TASK PROMPT.
In the entries below, count every line with the word "this". Return only the count.

***** ROWS *****

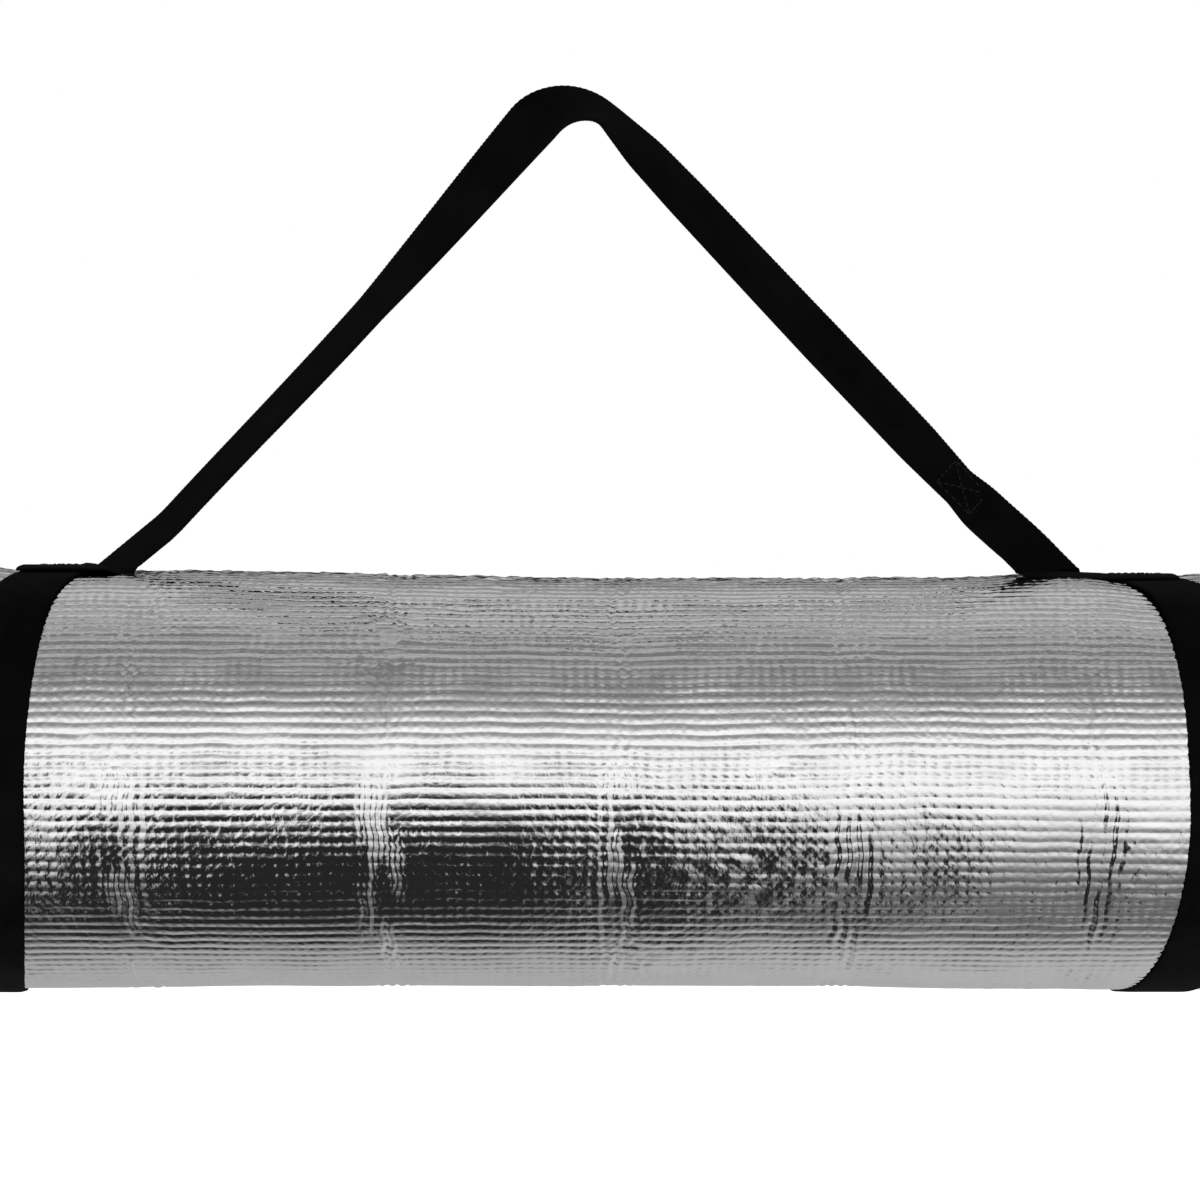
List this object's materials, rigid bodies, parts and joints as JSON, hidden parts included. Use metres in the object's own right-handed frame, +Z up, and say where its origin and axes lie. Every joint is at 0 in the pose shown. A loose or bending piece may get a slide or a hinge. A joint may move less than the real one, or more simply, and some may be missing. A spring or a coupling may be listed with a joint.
{
  "type": "rolled foam sleeping pad",
  "caption": "Closed-cell foam sleeping pad with a foil face, rolled up in two webbing loops and hung from a webbing carrying strap.",
  "frame": {"origin": "the point under the carrying strap's apex where a peg or hook carries it", "axes": "+X along the roll, +Z up, -Y is the side seen in the picture"},
  "size_m": [0.55, 0.1584, 0.3539],
  "materials": {
    "foam": "closed-cell foam, matt",
    "foil": "embossed metallised film, bright",
    "webbing": "woven polypropylene, black",
    "thread": "bonded sewing thread, black"
  },
  "bodies": {
    "carry_strap": {"carry_strap": "webbing", "right_strap_lead": "webbing", "lap_stitching": "thread"},
    "loops": {"left_loop": "webbing", "right_loop": "webbing", "left_strap_foot": "webbing", "right_strap_foot": "webbing", "left_foot_stitching": "thread", "right_foot_stitching": "thread"},
    "pad_roll": {"foam_sheet": "foam", "foil_facing": "foil"}
  },
  "joints": [
    {"name": "strap_swing", "type": "hinge", "parent": "carry_strap", "child": "loops", "pos_m": [0, 0, -0.1578], "axis": [1, 0, 0], "range_deg": [-90, 90]},
    {"name": "roll_slide", "type": "slide", "parent": "loops", "child": "pad_roll", "axis": [1, 0, 0], "range_m": [-0.52, 0.52]}
  ]
}
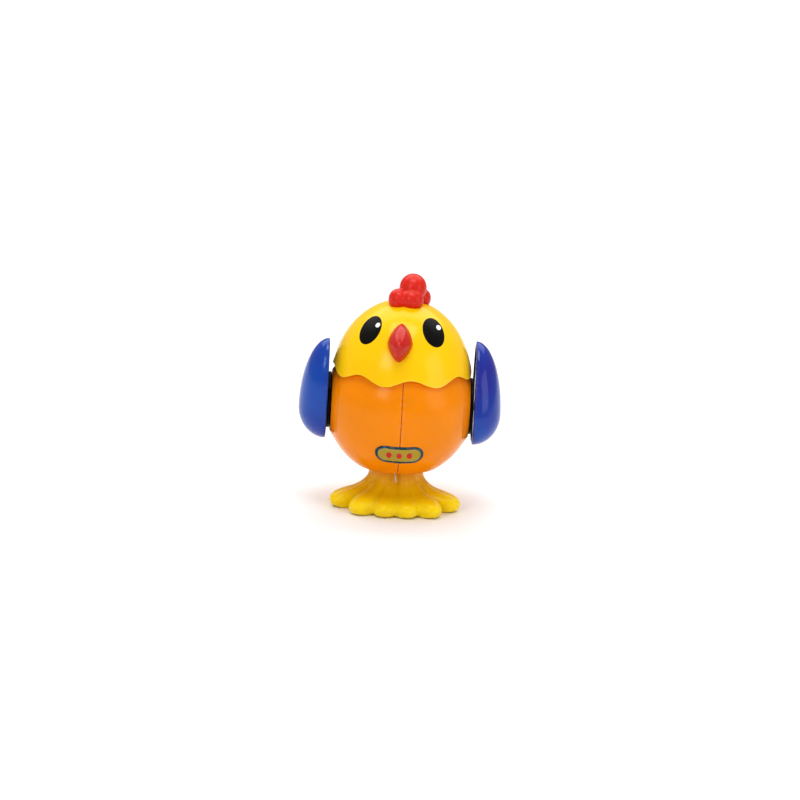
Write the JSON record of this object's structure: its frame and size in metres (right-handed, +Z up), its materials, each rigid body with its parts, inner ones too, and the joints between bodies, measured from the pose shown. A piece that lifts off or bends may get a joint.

*****

EXERCISE ANSWER.
2